Magnetically recoverable Mg substituted zinc ferrite nanocatalyst for biodiesel production: Process optimization, kinetic and thermodynamic analysis

Abstract

The purpose of this work is to develop a magnetically recoverable magnesium substituted zinc ferrite nanocatalysts for production of biodiesel from waste cooking oil. Microwave assisted combustion process were employed to synthesis the nanocatalyst. The catalyst were characterized by XRD, FTIR, HR-SEM, EDX, DRS and VSM analysis. The VSM study revealed a relatively high magnetic moment and high saturation magnetization property useful for magnetic separation of the catalyst from the reaction medium.
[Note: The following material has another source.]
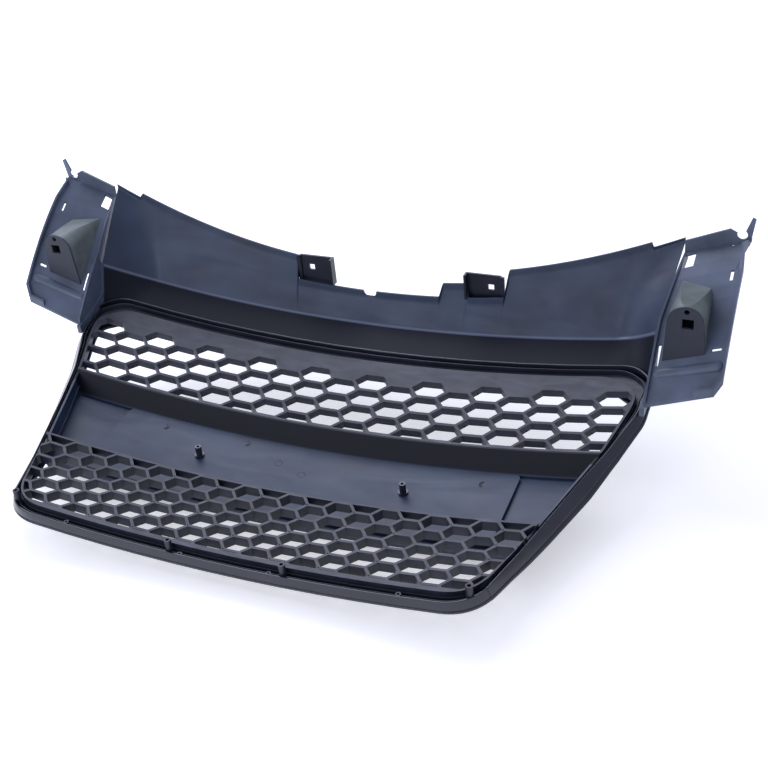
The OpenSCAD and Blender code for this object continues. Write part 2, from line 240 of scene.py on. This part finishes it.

Biodiesel conversion of 99.9% was achieved at the optimized reaction conditions like 3 wt% of Mg2+ doped ZnFe2O4 nanocatalyst (ZnMgF5 sample), reaction temperature about 65ᵒC, methanol-oil molar ratio of 18:1 and reaction time 30 min. Investigation on the transesterification kinetics using ZnMgF5 revealed the rate constants ranging from 0.0375 min−1 to 0.2382 min−1, activation energy Eg = 52 kJ mol−1 and frequency factor A = 2.31 × 107 min−1. The negative values of entropy (ΔS°) indicates, increased randomness of the system. Thermodynamic parameters ΔG° = 87.17 kJ mol−1 at 338 K and ΔH° = 49.31 kJ mol−1 indicate that the transesterification reaction is non-spontaneous and endothermic in nature. The magnetically separated catalyst retained 94% of biodiesel yield even after ten cycles of recovery showing a very good performance.